Virtual talk: The Brooke Government’s Forts In Sarawak, 1844-1938

Date and time: Unlimited

If you are a history enthusiast, here is a video to check out. The topic of this Badan Warisan Malaysia virtual historical series video is about the forts of Sarawak.

Dr John Ting, an architect, researcher and educator, shares an insightful talk about the design and construction of the Brooke government’s whitewashed timber forts in Sarawak by three successive Rajahs. These various forts represented modern approaches, and they appeared to contrast with vernacular and indigenous typologies.

"Their primary structure was often prefabricated in the capital, Kuching, before being shipped out with government carpenters for erection. While defensive, they also introduced modern institutions to newly acquired areas, such as courts, revenue, shipping and post offices, and dispensaries. However, the vernacular materials and construction of the forts clearly show the involvement of regional migrant and indigenous carpenters, suppliers and labour.

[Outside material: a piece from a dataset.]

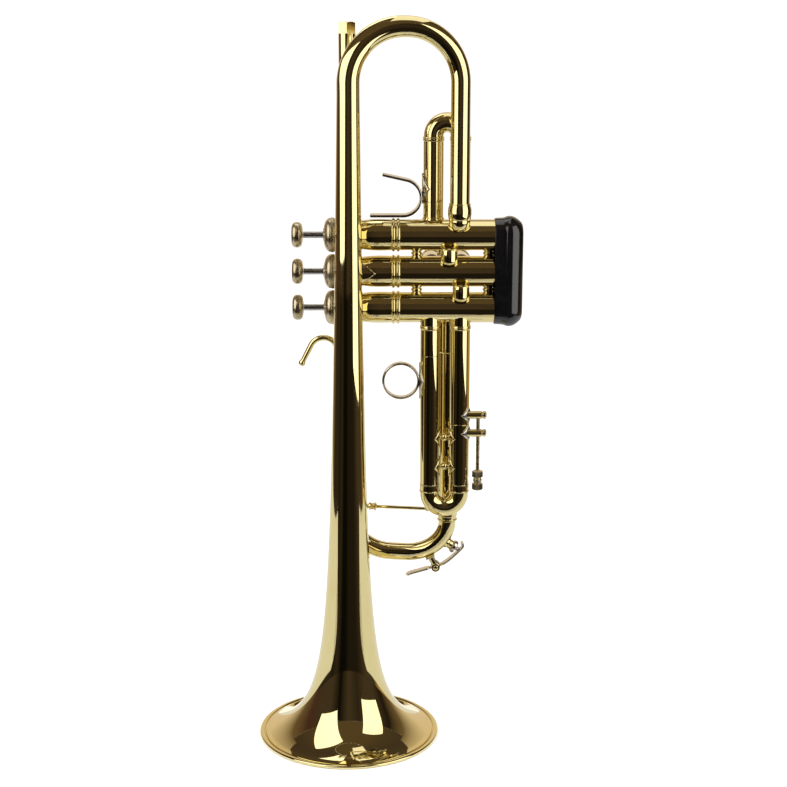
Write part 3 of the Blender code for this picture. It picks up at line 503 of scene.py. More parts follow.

"While prefabrication and remote manufacture can be considered modern, the mobility of the large primary structure of some indigenous longhouses was employed for spiritual and agricultural purposes for centuries before the arrival of Europeans in Northwest Borneo. The regional carpentry traditions adopted for the forts were demountable and therefore appropriate for remote reconstruction," outlines the virtual talk's notes.